Title: Re: Testing hoplite combat
Post by: Erpingham on November 04, 2019, 09:00:13 AM
Quote from: PMBardunias on November 04, 2019, 05:20:46 AM
Does anyone own this book? I need pages 95-98. Rogers hypothesizes something very othismos like at Agincourt. Rogers, C. (29 August 2008). "The Battle of Agincourt". In L. J. Andrew Villalon; Donald J. Kagay (eds.). The Hundred Years War (Part II): Different Vistas. History of Warfare. 51. Leiden: Brill. pp. 37–132. ISBN 978-90-04-16821-3. ISSN 1385-7827.

I have a photocopy.  I'll see what I can do.
Title: Re: Testing hoplite combat
Post by: Erpingham on November 04, 2019, 09:38:56 AM
QuoteI have actually never read Rich's etymology of othismos, but I looked at the word myself in an article back in 2011:

Thanks Paul.  A very similar etymology to Richard's.  He also looked at other parts of speech involving otheo derivatives, and noted the use similar to English of push = advance.  Another thing noted was the word othismos in relation to hoplite v. hoplite combat was rare.  Finally, he looked at Byzantine usage, where it was clear the word could mean forward pressure through the ranks of infantry (by the convoluted route that rear cavalry ranks couldn't do it).  This last fits to me with the idea it is a combat state that doesn't need hoplites (well, not classical ones) or aspides, although, as your experiments show, they are well suited to it.

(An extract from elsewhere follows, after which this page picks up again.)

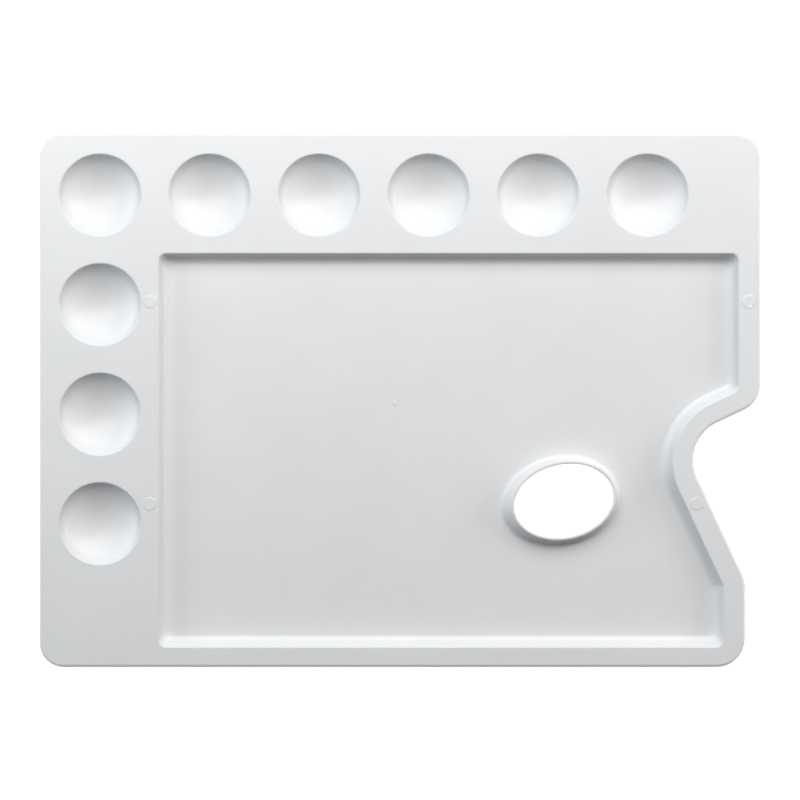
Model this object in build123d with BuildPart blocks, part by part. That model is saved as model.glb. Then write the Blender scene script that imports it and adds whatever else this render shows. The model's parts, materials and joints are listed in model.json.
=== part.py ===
from build123d import *
from math import cos, radians, sin, tan
import os

# Rectangular mixing palette: one thin moulding with paint wells, a mixing tray and a thumb hole.
# Frame: +Z up, +X towards the edge with the brush notch, +Y towards the long row of wells.
# The origin is under the middle of the plate, on the surface that the palette rests on.

os.makedirs("parts", exist_ok=True)

# Plate, in millimetres and degrees
length = 340.0
width = 252.0
wall = 1.6
side_draft = 2.0
corner_radius = 12.0
notch_corner_radius = 14.0
outer_edge_radius = 1.8
lip_radius = 0.8

# Round paint wells: a row along the far edge and a column down the left edge
well_mouth_radius = 19.2
well_depth = 9.0
well_draft = 18.0
bowl_rise = 5.6
bowl_corner_radius = 7.0
well_pitch = 51.4
well_side_margin = 29.2
well_far_margin = 29.75
row_wells = 6
column_wells = 4
foot_clearance = 0.4

# Mixing tray
tray_depth = 6.0
tray_draft = 18.0
tray_corner_radius = 4.1
tray_notch_radius = 31.0
tray_floor_radius = 4.0
tray_to_wells = 8.3
side_border = 11.0
near_border = 10.15
upper_flank_border = 10.0
lower_flank_border = 11.25

# Brush notch in the right edge: two straight flanks at right angles, with a round root
notch_shoulder_y = -1.3
notch_angle = 25.0
upper_flank = 41.6
lower_flank = 72.0
notch_root_radius = 18.8
upper_shoulder_radius = 14.0
lower_shoulder_radius = 16.0

# Thumb hole and the collar round it
thumb_long_radius = 23.15
thumb_short_radius = 16.75
thumb_turn = 12.7
thumb_from_notch = (-55.3, -28.2)
rim_width = 1.6
rim_rise = 1.0
collar_long_flare = 2.6
collar_short_flare = 1.4
collar_lean = (-1.55, -1.0)
collar_turn = 10.3
rim_edge_radius = 0.6
collar_foot_radius = 2.5

# Marks that the mould leaves
pin_mark_radius = 3.1
pin_mark_rise = 0.15
pin_mark_rows = (46.2, -48.8)
pin_mark_from_edge = 6.2
pin_mark_along_flank = 30.0
gate_mark_radius = 0.9
gate_mark_rise = 0.2
gate_mark_place = (-2.5, -1.6)

# Levels
plate_top = well_depth + wall + foot_clearance
tray_floor = plate_top - tray_depth
rim_top = plate_top + rim_rise

# Round bottom of a well: the sphere that meets the well's sloping side bowl_rise above the well's floor
bowl_edge = well_mouth_radius - (well_depth - bowl_rise) * tan(radians(well_draft))
bowl_radius = (bowl_edge**2 + bowl_rise**2) / (2 * bowl_rise)

# Notch corners, from its upper shoulder to its lower one, and the two directions along its flanks
in_along_upper = Vector(-cos(radians(notch_angle)), -sin(radians(notch_angle)))
out_along_lower = Vector(sin(radians(notch_angle)), -cos(radians(notch_angle)))
upper_shoulder = Vector(length / 2, notch_shoulder_y)
notch_root = upper_shoulder + in_along_upper * upper_flank
lower_shoulder = notch_root + out_along_lower * lower_flank

# Well centres
first_well = Vector(-length / 2 + well_side_margin, width / 2 - well_far_margin)
well_row = [first_well + Vector(i * well_pitch, 0) for i in range(row_wells)]
well_column = [first_well - Vector(0, i * well_pitch) for i in range(1, column_wells)]
well_centres = well_row + well_column

# Ejector pins: two between the wells and the tray, one by the right edge, one beside the notch
between_wells_and_tray = first_well.X + well_mouth_radius + tray_to_wells / 2
pin_places = [
    (between_wells_and_tray, pin_mark_rows[0]),
    (between_wells_and_tray, pin_mark_rows[1]),
    (length / 2 - pin_mark_from_edge, pin_mark_rows[0]),
    notch_root + out_along_lower * pin_mark_along_flank + in_along_upper * pin_mark_from_edge,
]

# Thumb hole centre
thumb_centre = notch_root + Vector(*thumb_from_notch)
collar_centre = thumb_centre + Vector(*collar_lean)


def plate_outline(inset):
    """The plate's outline, moved inwards by inset."""
    corners = [
        (-length / 2, -width / 2),
        (lower_shoulder.X, -width / 2),
        lower_shoulder,
        notch_root,
        upper_shoulder,
        (length / 2, width / 2),
        (-length / 2, width / 2),
    ]
    radii = [
        corner_radius,
        notch_corner_radius,
        lower_shoulder_radius,
        notch_root_radius,
        upper_shoulder_radius,
        corner_radius,
        corner_radius,
    ]
    with BuildSketch() as outline:
        with BuildLine():
            FilletPolyline(*corners, radius=radii, close=True)
        make_face()
        if inset:
            offset(amount=-inset)
    return outline.sketch


def well_bowl(skin):
    """The hollow of one well, grown by skin, with its mouth at the origin's level."""
    mouth = well_mouth_radius + skin / cos(radians(well_draft))
    reach = well_depth + skin
    with BuildPart() as bowl:
        with BuildSketch(Plane.XZ) as profile:
            with Locations((0, bowl_radius - well_depth)):
                Circle(bowl_radius + skin)
            Polygon(
                (0, 0),
                (mouth, 0),
                (mouth - reach * tan(radians(well_draft)), -reach),
                (0, -reach),
                align=None,
                mode=Mode.INTERSECT,
            )
            bowl_foot = profile.vertices().sort_by(Axis.X)[-2]
            fillet(bowl_foot, radius=bowl_corner_radius + skin)
        revolve(axis=Axis.Z)
    return bowl.part


def tray_block(skin):
    """The hollow of the mixing tray, grown by skin, with its mouth at the plate's top."""
    grow = skin / cos(radians(tray_draft))
    from_upper_flank = out_along_lower * -(upper_flank_border - grow)
    from_lower_flank = in_along_upper * (lower_flank_border - grow)
    left = first_well.X + well_mouth_radius + tray_to_wells - grow
    far = first_well.Y - well_mouth_radius - tray_to_wells + grow
    near = -width / 2 + near_border - grow
    right = length / 2 - side_border + grow
    right_of_notch = lower_shoulder.X - side_border + grow
    root = notch_root + from_upper_flank + from_lower_flank
    above_notch = root - in_along_upper * ((right - root.X) / cos(radians(notch_angle)))
    below_notch = root + out_along_lower * ((right_of_notch - root.X) / sin(radians(notch_angle)))
    with BuildPart() as block:
        with BuildSketch(Plane.XY.offset(plate_top)):
            with BuildLine():
                FilletPolyline(
                    (left, near),
                    (right_of_notch, near),
                    below_notch,
                    root,
                    above_notch,
                    (right, far),
                    (left, far),
                    radius=[0, 0, 0, tray_notch_radius - grow, 0, 0, 0],
                    close=True,
                )
            make_face()
        extrude(amount=-(tray_depth + skin), taper=tray_draft)
        # The two side edges nearest the notch's root end its arc, and the others are corners
        side_edges = block.edges().group_by(Axis.Z)[1]
        corner_edges = side_edges.sort_by_distance((root.X, root.Y, plate_top))[2:]
        fillet(corner_edges, radius=tray_corner_radius + skin)
        fillet(block.edges().group_by(Axis.Z)[0], radius=tray_floor_radius + skin)
    return block.part


def rim_oval(grow):
    """The thumb hole's oval at the collar's rim, grown by grow all round."""
    with BuildSketch() as oval:
        with Locations((thumb_centre.X, thumb_centre.Y)):
            Ellipse(thumb_long_radius + grow, thumb_short_radius + grow, rotation=thumb_turn)
    return oval.sketch


def foot_oval(inset):
    """The collar's outer oval at the tray's floor, moved inwards by inset."""
    long_radius = thumb_long_radius + rim_width + collar_long_flare - inset
    short_radius = thumb_short_radius + rim_width + collar_short_flare - inset
    with BuildSketch() as oval:
        with Locations((collar_centre.X, collar_centre.Y)):
            Ellipse(long_radius, short_radius, rotation=collar_turn)
    return oval.sketch


with BuildPart() as palette:
    # Plate with a skirt all round, open underneath
    with BuildSketch():
        add(plate_outline(0))
    extrude(amount=plate_top, taper=side_draft)
    with BuildSketch():
        add(plate_outline(wall))
    extrude(amount=plate_top - wall, taper=side_draft, mode=Mode.SUBTRACT)

    # Bodies of the wells and of the tray, and then the hollows in them
    well_places = [(centre.X, centre.Y, plate_top) for centre in well_centres]
    with Locations(*well_places):
        add(well_bowl(wall))
    add(tray_block(wall))
    with Locations(*well_places):
        add(well_bowl(0), mode=Mode.SUBTRACT)
    add(tray_block(0), mode=Mode.SUBTRACT)

    # Rounded edges on the plate's top
    top_face = palette.faces().filter_by(Plane.XY).sort_by(Axis.Z)[-1]
    fillet(top_face.outer_wire().edges(), radius=outer_edge_radius)
    top_face = palette.faces().filter_by(Plane.XY).sort_by(Axis.Z)[-1]
    fillet(top_face.inner_wires().edges(), radius=lip_radius)

    # Collar round the thumb hole
    with BuildSketch(Plane.XY.offset(tray_floor)):
        add(foot_oval(0))
    with BuildSketch(Plane.XY.offset(rim_top)):
        add(rim_oval(rim_width))
    loft()
    with BuildSketch(Plane.XY.offset(tray_floor - wall)):
        add(foot_oval(wall))
    with BuildSketch(Plane.XY.offset(rim_top)):
        add(rim_oval(0))
    loft(mode=Mode.SUBTRACT)

    # Rounded rim and foot of the collar
    rim_face = palette.faces().filter_by(Plane.XY).sort_by(Axis.Z)[-1]
    fillet(rim_face.edges(), radius=rim_edge_radius)
    floor_face = palette.faces().filter_by(Plane.XY).filter_by_position(Axis.Z, tray_floor, tray_floor)
    collar_foot = floor_face.sort_by(SortBy.AREA)[-1].inner_wires().edges()
    fillet(collar_foot, radius=collar_foot_radius)

    # Round marks of four ejector pins, and the mark of the moulding gate
    with BuildSketch(Plane.XY.offset(plate_top - wall / 2)):
        with Locations(*pin_places):
            Circle(pin_mark_radius)
    extrude(amount=wall / 2 + pin_mark_rise)
    with BuildSketch(Plane.XY.offset(tray_floor - wall / 2)):
        with Locations(gate_mark_place):
            Circle(gate_mark_radius)
    extrude(amount=wall / 2 + gate_mark_rise)

palette.part.label = "palette"
export_step(palette.part, "parts/palette.step")
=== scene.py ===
import bmesh
import bpy
import json
import numpy as np
from math import cos, pi, radians, sin, sqrt, tan
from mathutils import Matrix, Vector
from mathutils.geometry import area_tri, delaunay_2d_cdt
from mathutils.kdtree import KDTree


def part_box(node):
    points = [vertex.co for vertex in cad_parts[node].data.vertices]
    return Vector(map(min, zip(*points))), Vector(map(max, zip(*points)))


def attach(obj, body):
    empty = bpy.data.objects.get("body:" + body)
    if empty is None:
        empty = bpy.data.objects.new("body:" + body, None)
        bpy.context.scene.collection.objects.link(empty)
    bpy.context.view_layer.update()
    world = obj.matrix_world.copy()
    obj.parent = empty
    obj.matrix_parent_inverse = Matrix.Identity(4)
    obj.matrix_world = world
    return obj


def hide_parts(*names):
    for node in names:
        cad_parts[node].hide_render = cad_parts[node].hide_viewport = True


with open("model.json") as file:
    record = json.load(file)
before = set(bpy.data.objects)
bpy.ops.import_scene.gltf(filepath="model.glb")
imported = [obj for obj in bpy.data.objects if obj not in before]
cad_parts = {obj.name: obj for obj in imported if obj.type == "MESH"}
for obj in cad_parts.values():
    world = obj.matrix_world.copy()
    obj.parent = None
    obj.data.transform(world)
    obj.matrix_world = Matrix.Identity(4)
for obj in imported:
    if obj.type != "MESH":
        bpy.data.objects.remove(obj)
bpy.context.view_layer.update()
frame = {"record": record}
scene = bpy.context.scene
lowest_corner, highest_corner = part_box("palette")

# ---------------------------------------------------------------- sizes, in millimetres and degrees
MM = 0.001

# Plate: its size is the CAD's, and the radii are those of its edges
LENGTH = (highest_corner.x - lowest_corner.x) / MM
WIDTH = (highest_corner.y - lowest_corner.y) / MM
RIM_TOP = highest_corner.z / MM
RIM_RISE = 1.0
WALL = 1.6
SIDE_DRAFT = 2.0
PLATE_TOP = RIM_TOP - RIM_RISE
CEILING = PLATE_TOP - WALL
OUTER_EDGE = 1.8
LIP = 0.8
SKIRT_EDGE = 0.3
INSIDE_CORNER = 0.8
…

Picking up on the Agincourt (or other similar events - Dupplin Moor, Westroosebeke and others) combat, what I think we see is a normal situation of pressure of depth going out of control - the French second division advanced into the back of the first division, who were held forward by the English and were attacked from the flanks, which prevented them flowing sideways.  One of the interesting questions is what would have happened had the second division sat back?  The first division was still deeper than the English but perhaps shallow enough to regulate itself better.  It couldn't push the four rank line of English back after the initial "spear's length", but maybe it could have succeeded through attrition.  Anyway, I shall stop there - I could talk all day about working out how medieval combat worked.
Title: Re: Testing hoplite combat
Post by: Justin Swanton on November 04, 2019, 10:33:59 AM
Quote from: Erpingham on November 04, 2019, 09:38:56 AMI could talk all day about working out how medieval combat worked.

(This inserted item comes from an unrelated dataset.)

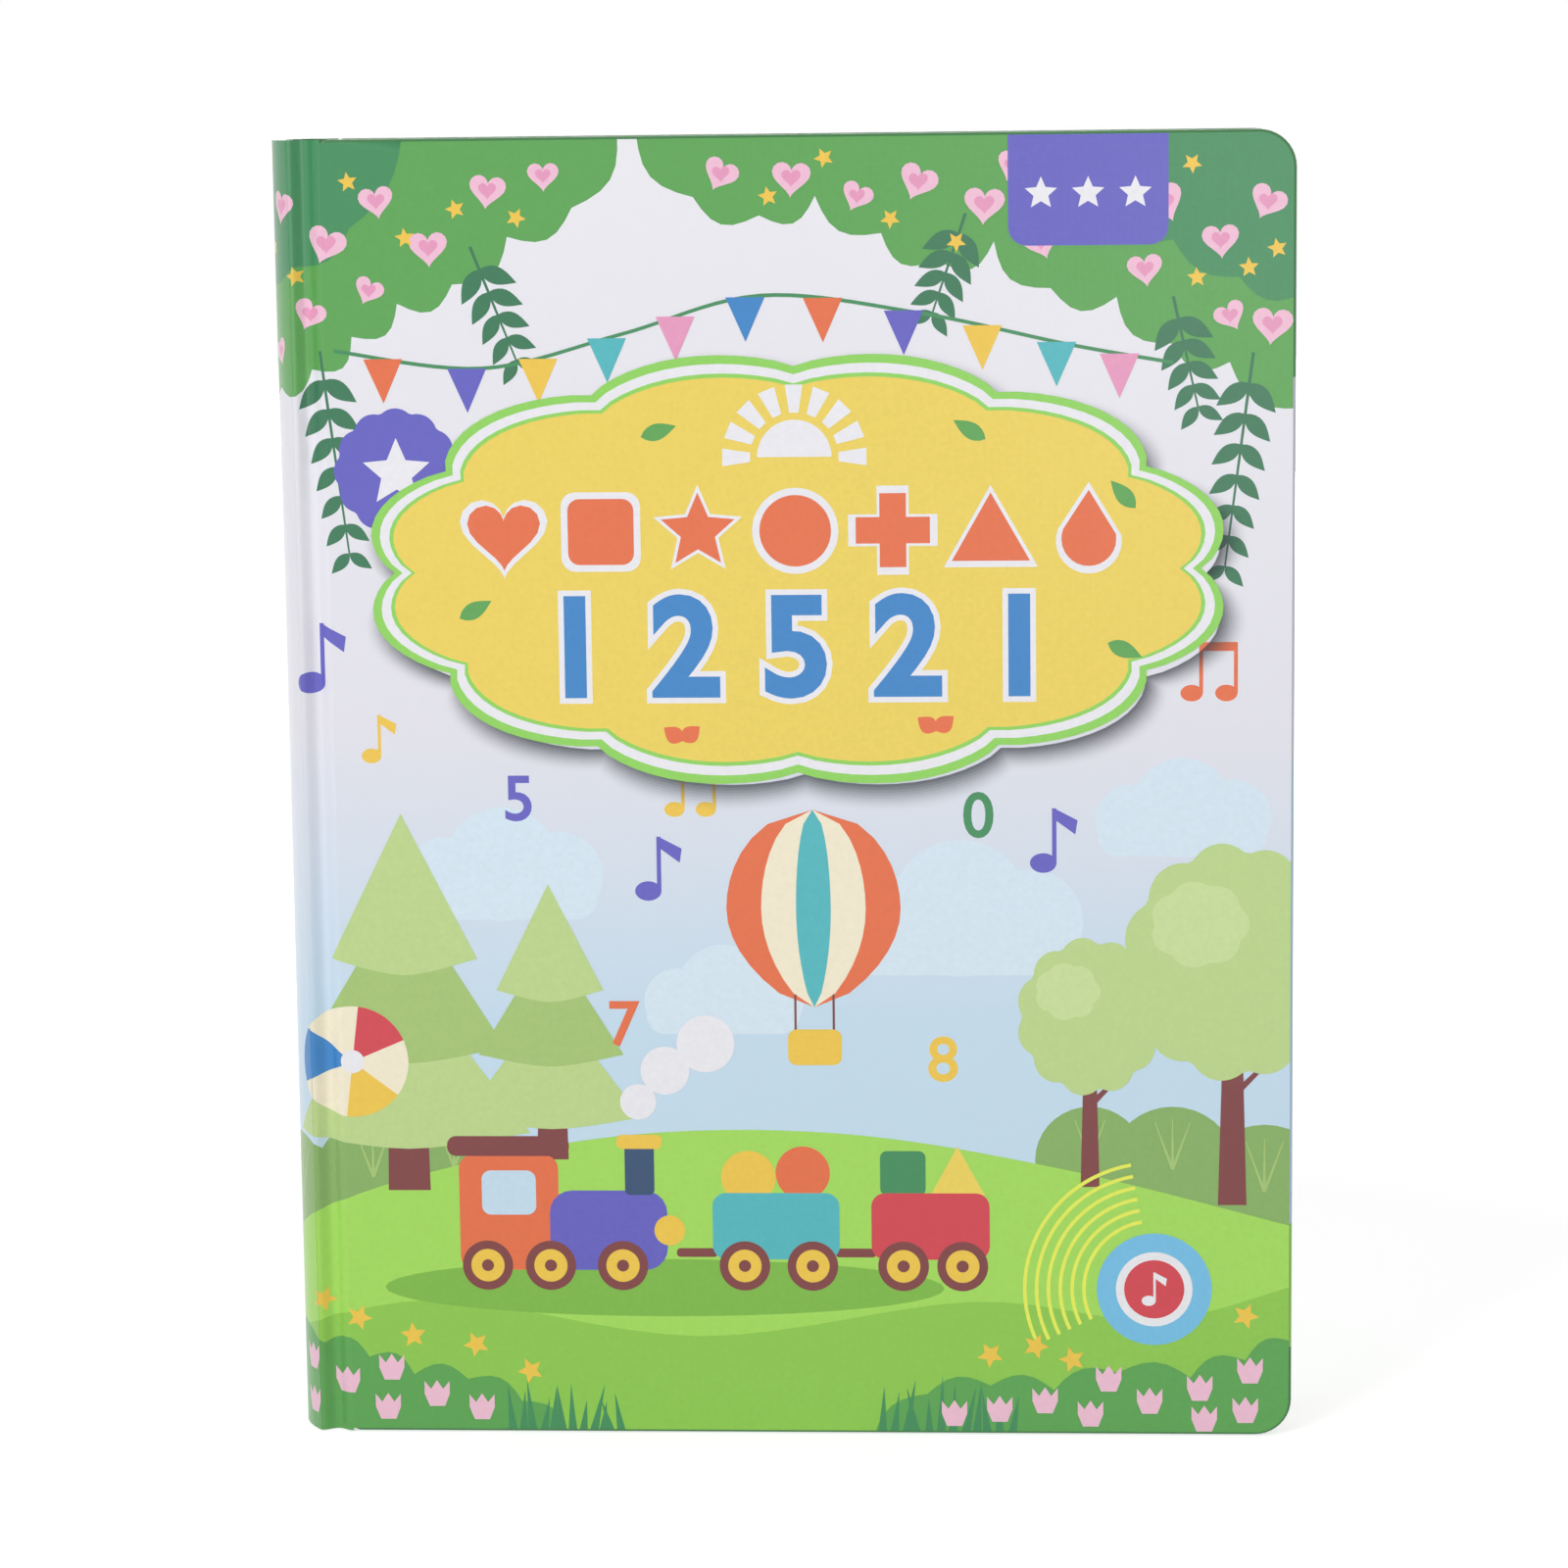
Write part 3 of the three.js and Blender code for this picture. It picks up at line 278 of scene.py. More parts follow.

Think you could talk to article length?  ;)
Title: Re: Testing hoplite combat
Post by: Erpingham on November 04, 2019, 10:50:55 AM
Quote from: Justin Swanton on November 04, 2019, 10:33:59 AM
Quote from: Erpingham on November 04, 2019, 09:38:56 AMI could talk all day about working out how medieval combat worked.

Think you could talk to article length?  ;)

One day :) 
Title: Re: Testing hoplite combat
Post by: PMBardunias on November 04, 2019, 05:20:58 PM
Quote from: Erpingham on November 04, 2019, 09:38:56 AM
QuoteI have actually never read Rich's etymology of othismos, but I looked at the word myself in an article back in 2011:

Thanks Paul.  A very similar etymology to Richard's.  He also looked at other parts of speech involving otheo derivatives, and noted the use similar to English of push = advance.  Another thing noted was the word othismos in relation to hoplite v. hoplite combat was rare.  Finally, he looked at Byzantine usage, where it was clear the word could mean forward pressure through the ranks of infantry (by the convoluted route that rear cavalry ranks couldn't do it).  This last fits to me with the idea it is a combat state that doesn't need hoplites (well, not classical ones) or aspides, although, as your experiments show, they are well suited to it.

Picking up on the Agincourt (or other similar events - Dupplin Moor, Westroosebeke and others) combat, what I think we see is a normal situation of pressure of depth going out of control - the French second division advanced into the back of the first division, who were held forward by the English and were attacked from the flanks, which prevented them flowing sideways.  One of the interesting questions is what would have happened had the second division sat back?  The first division was still deeper than the English but perhaps shallow enough to regulate itself better.  It couldn't push the four rank line of English back after the initial "spear's length", but maybe it could have succeeded through attrition.  Anyway, I shall stop there - I could talk all day about working out how medieval combat worked.

I agree that something like othismos was not an uncommon occurrence on a variety of battlefields, usually when things went fubar. The key is that, whether they actually did or not, hoplites with aspides could harness this condition and weaponize it. That much we have proven.

An interesting feature of you description is that we found 4 ranks to be the depth that can hold up any depth of opponents without being immediately pierced.